[Start PROVIDED ENTRIES]

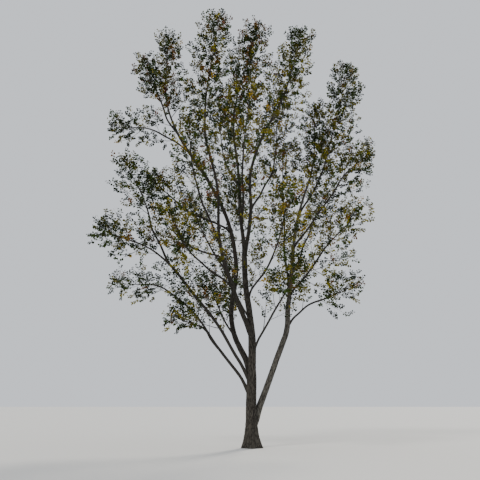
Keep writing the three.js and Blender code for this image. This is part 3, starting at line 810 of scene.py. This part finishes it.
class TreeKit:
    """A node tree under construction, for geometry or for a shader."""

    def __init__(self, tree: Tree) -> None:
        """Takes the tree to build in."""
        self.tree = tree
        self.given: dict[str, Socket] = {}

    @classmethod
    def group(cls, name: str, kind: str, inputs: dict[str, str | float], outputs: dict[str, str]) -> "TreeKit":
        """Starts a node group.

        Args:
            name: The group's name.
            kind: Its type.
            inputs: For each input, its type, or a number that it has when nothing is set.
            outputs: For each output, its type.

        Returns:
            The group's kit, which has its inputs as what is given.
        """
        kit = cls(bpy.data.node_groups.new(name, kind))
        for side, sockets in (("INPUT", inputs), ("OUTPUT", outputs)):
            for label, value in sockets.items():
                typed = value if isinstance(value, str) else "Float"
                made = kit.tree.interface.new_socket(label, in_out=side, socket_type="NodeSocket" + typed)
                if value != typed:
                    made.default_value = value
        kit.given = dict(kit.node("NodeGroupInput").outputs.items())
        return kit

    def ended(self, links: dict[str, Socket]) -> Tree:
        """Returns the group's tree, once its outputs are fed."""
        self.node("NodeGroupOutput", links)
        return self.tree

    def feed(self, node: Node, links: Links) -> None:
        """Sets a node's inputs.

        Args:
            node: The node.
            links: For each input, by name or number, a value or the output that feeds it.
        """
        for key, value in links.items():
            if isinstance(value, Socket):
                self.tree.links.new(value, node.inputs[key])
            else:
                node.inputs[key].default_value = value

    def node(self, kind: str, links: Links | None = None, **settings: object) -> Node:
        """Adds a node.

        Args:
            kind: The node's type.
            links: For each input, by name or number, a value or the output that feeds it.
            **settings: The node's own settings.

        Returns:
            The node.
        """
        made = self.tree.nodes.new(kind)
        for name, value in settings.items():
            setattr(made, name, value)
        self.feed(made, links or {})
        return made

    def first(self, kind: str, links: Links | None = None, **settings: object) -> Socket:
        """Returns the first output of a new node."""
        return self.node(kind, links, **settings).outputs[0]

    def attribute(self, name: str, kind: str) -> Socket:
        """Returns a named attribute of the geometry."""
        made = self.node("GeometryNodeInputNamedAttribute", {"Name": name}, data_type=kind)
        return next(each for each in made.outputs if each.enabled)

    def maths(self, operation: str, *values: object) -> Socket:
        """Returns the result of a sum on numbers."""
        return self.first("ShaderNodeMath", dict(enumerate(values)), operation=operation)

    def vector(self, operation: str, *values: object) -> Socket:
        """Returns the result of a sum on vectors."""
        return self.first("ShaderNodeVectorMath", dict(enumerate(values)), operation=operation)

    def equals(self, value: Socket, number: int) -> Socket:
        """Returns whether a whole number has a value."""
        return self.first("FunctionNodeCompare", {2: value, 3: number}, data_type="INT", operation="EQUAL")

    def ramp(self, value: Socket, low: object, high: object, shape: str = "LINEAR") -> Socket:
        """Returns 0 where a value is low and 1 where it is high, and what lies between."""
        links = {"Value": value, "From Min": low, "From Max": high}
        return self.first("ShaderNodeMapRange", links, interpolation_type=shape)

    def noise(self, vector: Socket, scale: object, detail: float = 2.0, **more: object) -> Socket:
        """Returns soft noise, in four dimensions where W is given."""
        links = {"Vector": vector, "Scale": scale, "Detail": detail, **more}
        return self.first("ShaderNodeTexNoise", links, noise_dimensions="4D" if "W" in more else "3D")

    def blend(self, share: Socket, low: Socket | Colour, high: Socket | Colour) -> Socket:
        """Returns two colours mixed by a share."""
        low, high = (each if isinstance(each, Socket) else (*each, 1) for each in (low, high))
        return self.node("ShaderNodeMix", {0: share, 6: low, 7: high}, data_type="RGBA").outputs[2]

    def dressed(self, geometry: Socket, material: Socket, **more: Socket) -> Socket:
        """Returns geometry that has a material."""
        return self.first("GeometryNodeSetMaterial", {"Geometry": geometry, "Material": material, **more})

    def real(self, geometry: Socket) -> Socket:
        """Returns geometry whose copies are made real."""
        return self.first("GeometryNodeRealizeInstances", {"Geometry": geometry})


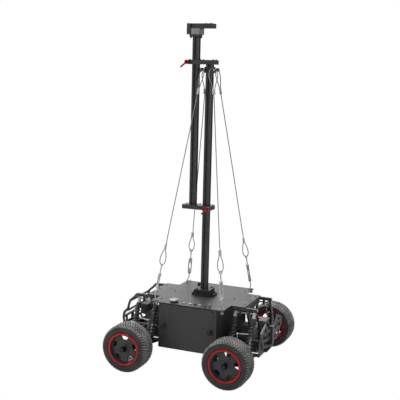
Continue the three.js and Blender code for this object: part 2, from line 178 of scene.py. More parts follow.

[End PROVIDED ENTRIES]

▶ **WRITTEN PROBLEM**
Please print the material above exactly as it appears, from its first line through the line containing "self.given: dict[str, Socket]", inclusive, and stop there.

▶ **COMPLETED TASK**
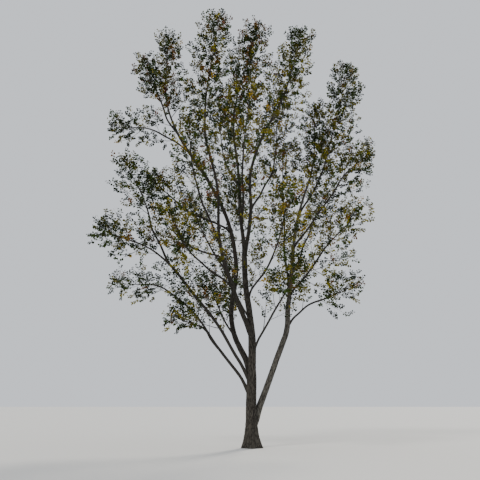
Keep writing the three.js and Blender code for this image. This is part 3, starting at line 810 of scene.py. This part finishes it.
class TreeKit:
    """A node tree under construction, for geometry or for a shader."""

    def __init__(self, tree: Tree) -> None:
        """Takes the tree to build in."""
        self.tree = tree
        self.given: dict[str, Socket] = {}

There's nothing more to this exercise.